My sous chef woke up for this part. Sous chef est très sous pied. This is my favorite photo of anything I’ve taken in awhile. Some of my favorite things – dogs, eggs, spinach, flip flops, cooking. Some of which are Adorable.
As I decided to read through the recipes and figure out what needed prepped next, Brady decided to pass out on my foot. The chap says he’s dominating me with this trick, but I know it’s because he loves me (and my singing) so much.
The standing rib roast is laying down on the job, taking a cue from Brady! How gorgeous is that?! Six pounds and $60 later, thank goodness I cut the recipe in half…
Turns out that rib roasts require a lot of foreplay. You have to salt and pepper every inch of them. Then, sprinkle with fresh thyme which you painstakingly destemmed. Then it’s a massage with olive oil. When it’s finally ready you stuff the hell out of it with what appears to be an aggressive amount of stuff.
And because bondage is so hot right now thanks to Fifty Shades of Gray, you tie it up and tuck it (into the oven). That’s what she said. It sleeps for 3.5 hours and….
…Voilà! The damn thing never stood, but that didn’t seem to matter too much.
Again, because being a roast is exhausting, the thing has to rest for up to an hour!
In the meantime, we needed three pounds of potatoes for the purée. I hope this is the first time anyone has weighed tubers in a bathroom of a one bedroom apartment. Brady was so confused with my taking food into the bath. And as you can see the potatoes came to 4.4 pounds, not the 3 I needed. Of course I used them all anyway, but at least I knew what I was working with and didn’t change any of the other ingredient ratios accordingly. Oh, and I know I could have weighed and “tared” the big bowl at this point, but I’m not Walter White so I didn’t. I was also probably drinking wine at this point so elementary chemistry is out the window.
While you boil the potatoes, melt a mess of cream and a cup and a half of butter.
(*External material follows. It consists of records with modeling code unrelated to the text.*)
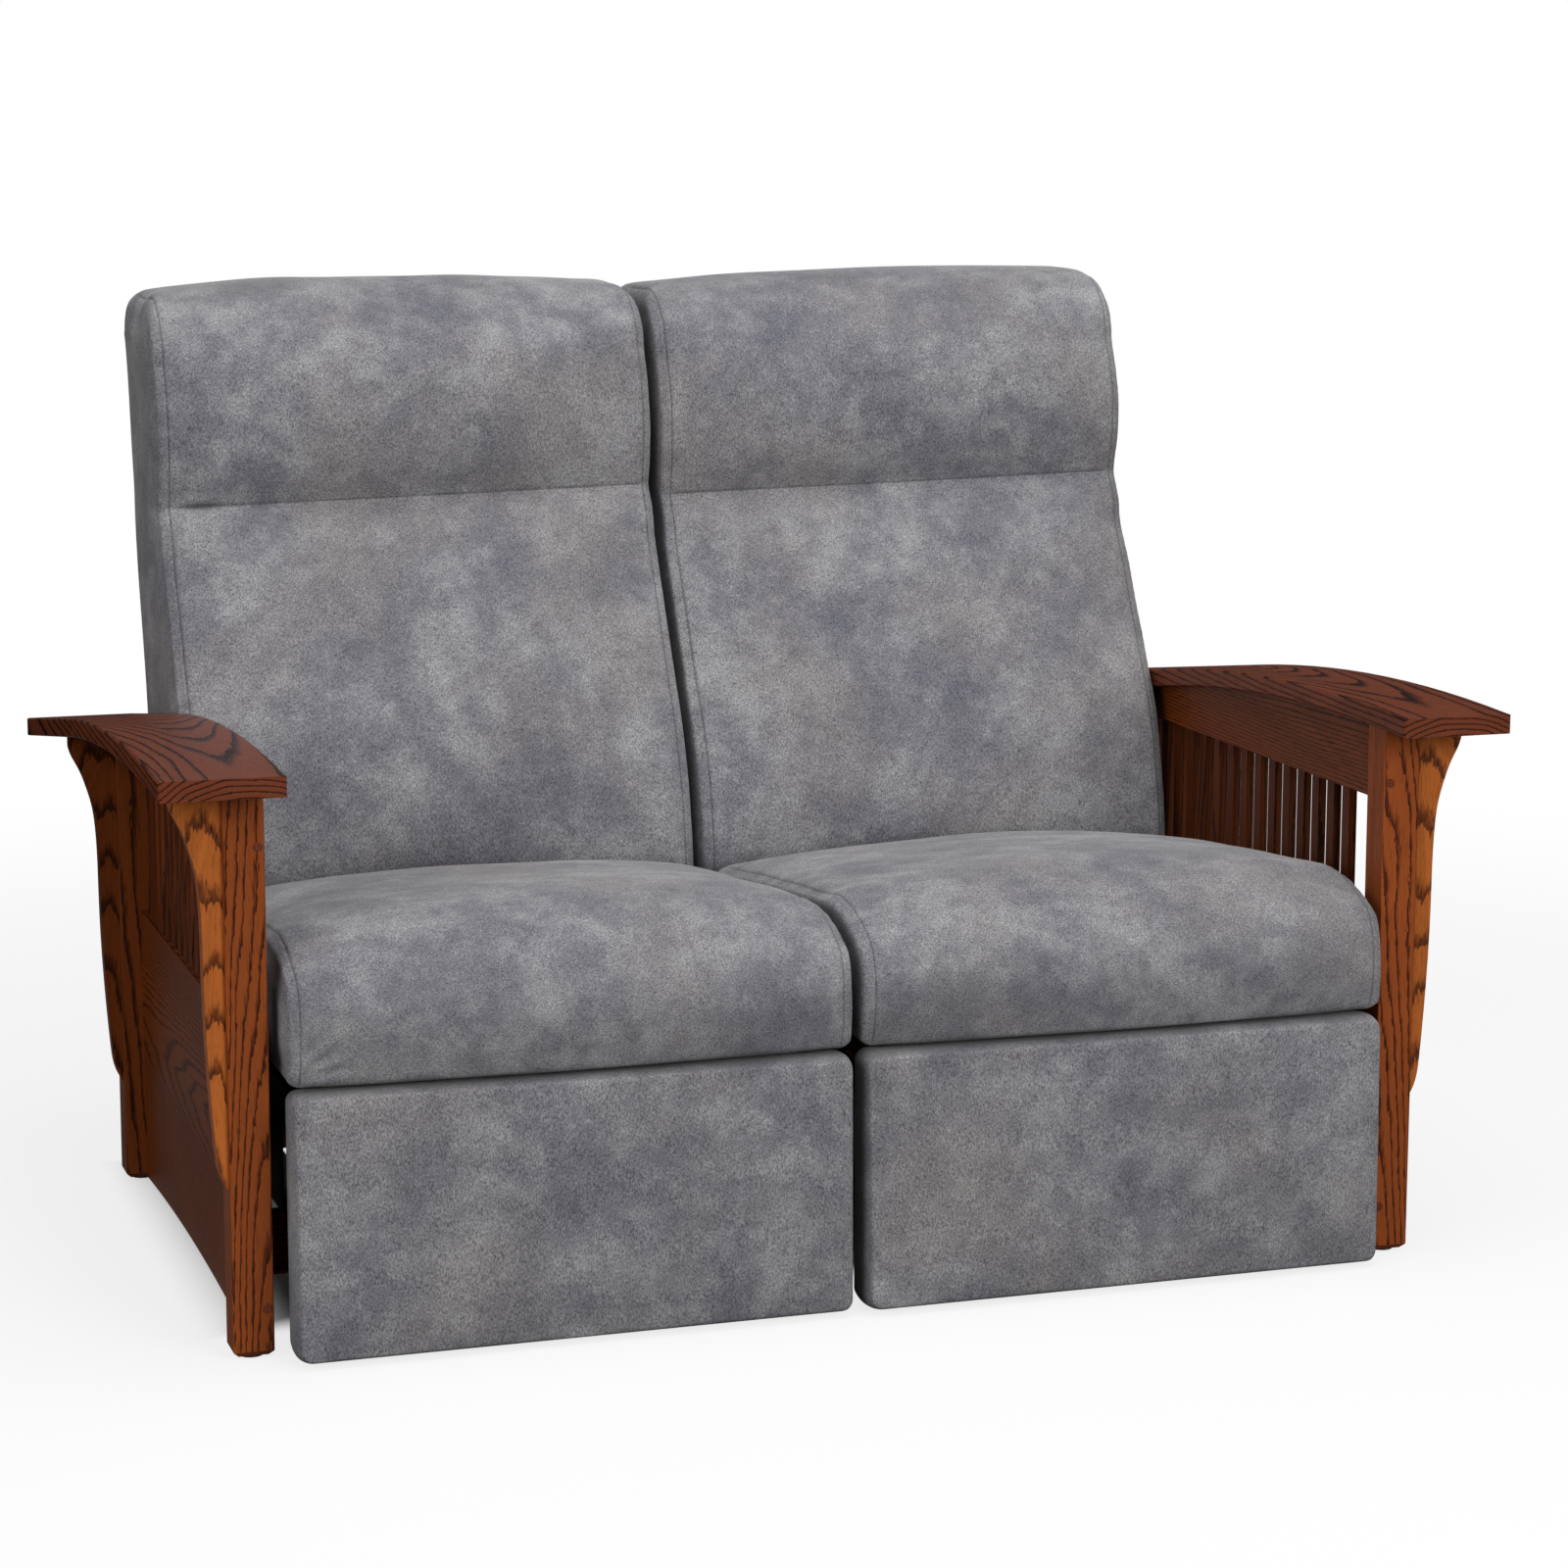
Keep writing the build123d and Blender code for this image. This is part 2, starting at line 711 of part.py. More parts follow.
def back_section(side_share, swell, drawn):
    """Side view of the back cushion: lumbar part, seam, head bolster and rounded top."""
    draw = back_edge_draw * drawn
    top = back_top_height - draw

    def front(height_share, thickness_share, bulge_share):
        height = back_bottom_height + height_share * (back_top_height - back_bottom_height)
        bulge = back_bulge * swell * bulge_share
        return (back_rear(height) - thickness_share * back_thickness - bulge + draw, height)

    foot, lumbar_middle, lumbar, shoulder, seam, head_middle, head, brow = [
        front(*shares) for shares in back_front_shares
    ]
    above_shoulder = (
        (shoulder[0] + seam[0]) / 2 - back_seam_round / 2,
        (shoulder[1] + seam[1]) / 2 + back_seam_round,
    )
    crest = (back_corner[0] - back_crest_length, top + back_top_crown * swell)
    crest_end = (back_corner[0], top)
    crest_middle = ((crest[0] + crest_end[0]) / 2, (crest[1] + crest_end[1]) / 2 + back_top_arc_rise)
    corner_radius = back_top_radius - draw
    corner = (back_corner[0], top - corner_radius)
    turn = (radians(90) - lean) / 2
    corner_middle = (corner[0] + corner_radius * sin(turn), corner[1] + corner_radius * cos(turn))
    corner_end = (corner[0] + corner_radius * cos(lean), corner[1] - corner_radius * sin(lean))
    heel = (corner_end[0] - (corner_end[1] - back_bottom_height) * tan(lean), back_bottom_height)
    with BuildSketch(Plane.YZ.offset(back_centre_x + side_share * back_width / 2)) as section:
        with BuildLine():
            ThreePointArc(foot, lumbar_middle, lumbar)
            Line(lumbar, shoulder)
            ThreePointArc(shoulder, above_shoulder, seam)
            ThreePointArc(seam, head_middle, head)
            ThreePointArc(head, brow, crest)
            ThreePointArc(crest, crest_middle, crest_end)
            ThreePointArc(crest_end, corner_middle, corner_end)
            Polyline(corner_end, heel, foot)
        make_face()
    return section.sketch


# The frame inside the back, laid out on the plane of the rear face
panel_plane = Plane(
    origin=(back_centre_x, back_face[0], back_face[1]),
    x_dir=(1, 0, 0),
    z_dir=(0, -cos(lean), sin(lean)),
)
frame_half = mechanism_half_span - layer_pitch - plate_thickness
frame_centre_x = seat_centre_x - back_centre_x
pocket_half = frame_half + plate_thickness + soft_clearance
pocket_depth = back_panel_thickness + back_frame_depth + soft_clearance
frame_top = -back_frame_drop
frame_bottom = -(back_face[1] - back_bottom_height - back_frame_foot) / cos(lean)
back_frame_height = frame_top - frame_bottom

# Back cushion, with a pocket in its rear for the frame
with BuildPart() as back_cushion:
    cushion_lofts(back_section, back_seam_share)
    with BuildSketch(Plane.XZ.offset(-setback(0))):
        with Locations((back_centre_x, back_top_height + back_top_crown + back_top_arc_rise)):
            RectangleRounded(
                back_width,
                back_top_height - back_bottom_height + 2 * overrun,
                back_side_radius,
                align=(Align.CENTER, Align.MAX),
            )
    extrude(amount=-overall_depth, mode=Mode.INTERSECT)
    with BuildSketch(panel_plane):
        with Locations((frame_centre_x, frame_top + soft_clearance)):
            Rectangle(2 * pocket_half, back_frame_height + 2 * overrun, align=(Align.CENTER, Align.MAX))
    extrude(amount=pocket_depth, mode=Mode.SUBTRACT)
    with BuildSketch(panel_plane):
        with Locations((frame_centre_x, frame_top + soft_clearance)):
            Rectangle(2 * pocket_half, back_frame_height + 2 * overrun, align=(Align.CENTER, Align.MAX))
    extrude(amount=-overrun, mode=Mode.SUBTRACT)
write_pair("back_cushion", back_cushion.part)

# Outside-back panel, flush with the rear face
with BuildPart() as back_panel:
    with BuildSketch(panel_plane):
        with Locations((frame_centre_x, frame_top)):
            Rectangle(
                2 * (pocket_half - soft_clearance), back_frame_height, align=(Align.CENTER, Align.MAX)
            )
    extrude(amount=back_panel_thickness)
write_pair("back_panel", back_panel.part)

# Back frame: two stiles, top, middle and bottom rails
with BuildPart() as back_frame:
    with BuildSketch(panel_plane.offset(back_panel_thickness)):
        with Locations((frame_centre_x, frame_top)):
            Rectangle(2 * frame_half, back_frame_height, align=(Align.CENTER, Align.MAX))
        bay_top = frame_top - back_rail_thickness
        bay_height = back_frame_height - 3 * back_rail_thickness
        upper_bay = bay_height * (1 - back_mid_rail_share)
        for start, height in (
            (bay_top, upper_bay),
            (bay_top - upper_bay - back_rail_thickness, bay_height - upper_bay),
        ):
            with Locations((frame_centre_x, start)):
                Rectangle(
                    2 * (frame_half - back_rail_thickness),
                    height,
                    align=(Align.CENTER, Align.MAX),
                    mode=Mode.SUBTRACT,
                )
    extrude(amount=back_frame_depth)
write_pair("back_frame", back_frame.part)

# Steel brackets that hang the back frame on its pivots
knee_height = recline_pivot[1] + back_bracket_knee_rise
head_height = recline_pivot[1] + back_bracket_head_rise
knee = (back_rear(knee_height) - back_bracket_inset, knee_height)
bracket_head = (back_rear(head_height) - back_bracket_inset, head_height)
with BuildPart() as back_brackets:
    for side in (-1, 1):
        with BuildSketch(Plane.YZ.offset(layer_low(side, 1))):
            bar(recline_pivot, knee, back_bracket_width)
            bar(knee, bracket_head, back_bracket_width)
            with Locations(recline_pivot):
                Circle(hole_radius, mode=Mode.SUBTRACT)
        extrude(amount=plate_thickness)
write_pair("back_brackets", back_brackets.part)
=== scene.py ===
"""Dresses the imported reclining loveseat: stained oak sides, suede cushions and dark steel linkages."""
import json
from math import pi, radians

import bmesh
import bpy
import numpy as np
from mathutils import Matrix, Vector


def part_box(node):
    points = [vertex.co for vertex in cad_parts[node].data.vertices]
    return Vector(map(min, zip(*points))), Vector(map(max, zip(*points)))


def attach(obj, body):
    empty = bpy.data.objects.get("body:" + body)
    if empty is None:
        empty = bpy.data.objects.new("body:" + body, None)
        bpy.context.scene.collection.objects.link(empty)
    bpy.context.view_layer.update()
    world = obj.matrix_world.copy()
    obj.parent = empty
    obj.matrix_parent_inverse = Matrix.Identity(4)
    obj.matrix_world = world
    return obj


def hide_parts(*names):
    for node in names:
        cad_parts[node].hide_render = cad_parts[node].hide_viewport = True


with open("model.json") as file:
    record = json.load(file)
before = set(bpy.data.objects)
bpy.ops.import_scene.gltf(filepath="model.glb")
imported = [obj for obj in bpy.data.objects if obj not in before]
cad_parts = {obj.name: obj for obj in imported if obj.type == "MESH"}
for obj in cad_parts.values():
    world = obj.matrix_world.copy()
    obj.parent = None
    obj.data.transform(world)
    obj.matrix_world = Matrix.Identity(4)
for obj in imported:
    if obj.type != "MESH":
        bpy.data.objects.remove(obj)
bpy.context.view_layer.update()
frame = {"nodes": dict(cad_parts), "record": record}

bl_info = {
    "name": "Reclining Loveseat",
    "version": (1, 0, 0),
    "blender": (4, 5, 0),
    "location": "View3D > Sidebar > Loveseat",
    "description": "Dresses a reclining loveseat with oak sides, suede cushions and steel linkages",
    "category": "Object",
}

SIDES = ("left", "right")
MM = 0.001

# Facts of the cushions that the frame's boxes don't give: where the side seams lie in the half width, how
# far the head seam lies below the top, the back's lean, and how deep its wooden frame is let in
SEAM_SHARE = 0.955
HEAD_SEAM_DROP = 0.265
BACK_LEAN = radians(14.3)
FRAME_DEPTH = 0.095

# Masks fade between two values. The first ones are how far a face has to turn to a side before it starts to
# count there and before it fully counts, and the last are distances from a seam, where the cloth is held.
TURNED = (0.5, 0.8)
BROADSIDE = (0.3, 0.8)
UNDERSIDE = (0.5, 0.85)
SEAT_UNDERSIDE = (0.4, 0.8)
SEAT_REAR = (0.5, 0.9)
SEAM_HOLD = (2 * MM, 12 * MM)
SEAM_HOLD_SHARE = 0.4
HEAD_SEAM_HOLD = (3 * MM, 16 * MM)
HEAD_SEAM_HOLD_SHARE = 0.9


def linear(hex_colour):
    """Turns an sRGB hex colour into the linear numbers that the shaders take."""
    parts = [int(hex_colour[i:i + 2], 16) / 255 for i in (1, 3, 5)]
    return tuple(p / 12.92 if p <= 0.04045 else ((p + 0.055) / 1.055) ** 2.4 for p in parts)


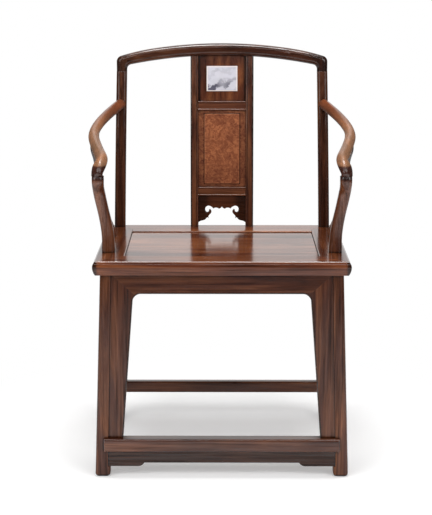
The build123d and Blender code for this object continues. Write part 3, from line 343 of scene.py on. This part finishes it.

Yeesh….
This was also a David Lebovitz recipe and I’ll never make mashed potatoes another way again. Butter is amazing. I say this to cardiologists everywhere.
I almost made the vegetable without bacon or butter, but thought better of it. I took asparagus, parsnips, and carrots, (attempted to cut them the same size which was a total pain in the ass) and then wrapped them with bacon bows. After they roast for a while, dump some maple syrup and cider glaze on them. I loved these. Expect them at the next Christmas I host.
I worked for a day and a half on this meal. It looks so simple! It was sooooo good if I do say so myself.
Despite my gratuitous swearing and rapping, I’m a sweetheart deep down, so in that spirit I made a dessert especially for the chap – sticky toffee pudding. He raves about one particular restaurant’s recipe that I’ve never had…and l’ve been to England maybe seven times now, but Have never eaten this! I didn’t know what it was supposed to taste like, how gooey the whole thing was to be, or the consistency of the cake. The attemot was rather confusing going in blind, so of course I turned to David Lebovitz for this recipe too – he’s basically fail proof.
The cake looked like this unattractive blob. The flavor was “meh.” Crap, maybe I did feel like I was in London.
The result finished with homemade toffee sauce (which was boss) and vanilla ice cream was a bit better…but not great. I need to do some field research before repeating this dessert again… Chap seemed happy enough, but maybe he needs some field research too.
I think we all enjoyed the evening as the chap and his trusty pup (a lousy sous chef) both passed out early in the night, hopefully in a satiated food coma.